Nearly half of Floridians are worried about COVID-19 and their finances, according to a new statewide survey. Here’s what these Sunshine State residents think.
The Americano spoke with Floridians who shared their concerns about the challenges they face this holiday season.
Feeling the Financial Crunch
Among those surveyed, 44% are concerned about their finances in an economy that has been severely impacted by the closing of businesses and a significant drop in tourism to the area due to the coronavirus.
“My work hours have been cut,” said Talia Chumbe, a Peruvian hospitality worker from Miami who has seen hotel bookings drastically reduced due to the pandemic. This has presented her with the difficult choice of prioritizing expenses and even going without at times. “One has to make many adjustments and curb expenses. On top of all the stress from the pandemic, it can be especially challenging,” she added.
Giselle Salas, a Cuban American stay-at-home mom, is also feeling the economic crunch, which she says can be particularly hard when faced with health challenges that bring on extra expenses.
“My husband is an independent worker, so we don’t get unemployment benefits,” she said. “Between the pandemic, the cost of my daughter’s school, and my parents’ recent health problems, it’s been difficult to juggle our financial demands. What is a necessity and what can be let go of? How can we make ends meet? How soon will we see a recovery? Definitely, it’s a time of worry.”
Sandra Martínez, a Puerto Rican graphic designer from Miramar, has also been hit hard by the pandemic-related economy. “I have been affected personally, because my husband lost his job due to the pandemic,” she said. However, after the election of Joe Biden as president, Martínez is looking to the future with renewed optimism. “I think that having a real leader in the White House will make a difference and the economy will recover.”
The survey also revealed that more than half of Floridians (53%) are worried about contracting coronavirus, while 63% of respondents, concerned about the spread of COVID, said they are planning on staying home for the holidays.
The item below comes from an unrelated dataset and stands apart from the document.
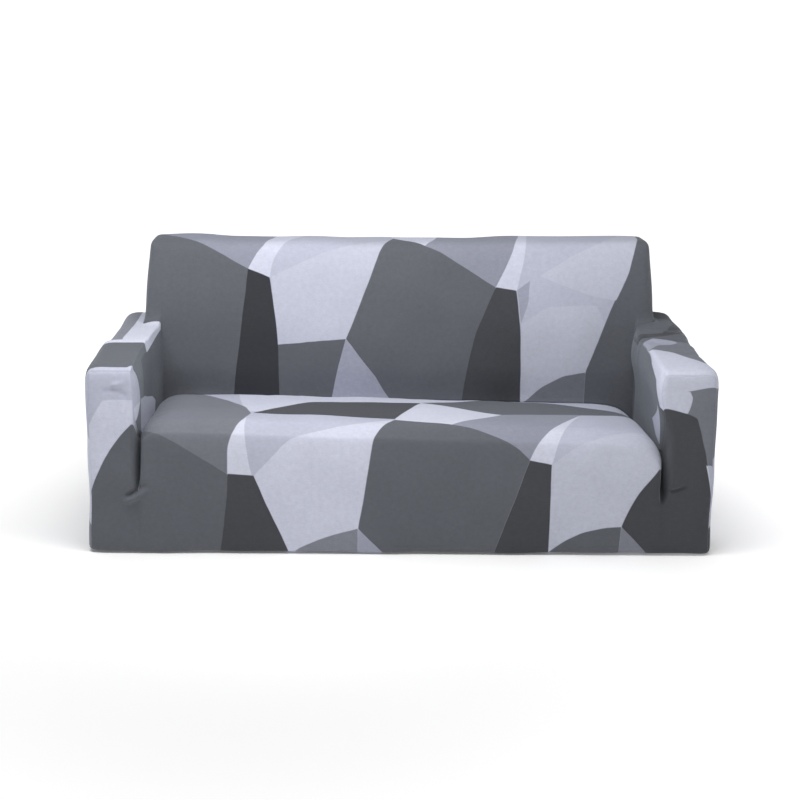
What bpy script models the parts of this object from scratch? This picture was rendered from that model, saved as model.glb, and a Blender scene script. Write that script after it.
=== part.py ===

Martha Drachenberg, a retired Cuban American teacher from Miami-Dade, speaks for many when she says that her family celebrations have been impacted by the virus.
“This year we have missed getting together for birthdays, Thanksgiving and now Christmas,” she said. Her family gatherings, which used to consist of about 30 people, are now a third of that. “It saddens me to know that we can’t visit loved ones, especially the elderly, who are so vulnerable.”
And although Drachenberg says that her family is stable and emotionally resilient, she worries that some members may pass before she sees them again.
“I hope we can remain strong!” she said.
Looking for the Silver Lining
But even in the midst of the pandemic, others, like Ana Mary Costaya, a hairstylist from Coral Gables, choose to count their blessings.
“My parents are elderly. I’ll spend the holidays with them rather than with friends, although I miss them very much,” she said. At the same time, she is a firm believer in finding the silver lining, no matter how dark the cloud.
“I feel that God is giving me the opportunity to spend time with my parents. It makes me happy to be able to care for them, to enjoy their presence, and to listen to their stories. We’re going through difficult times, but as everything in life, this too will pass.”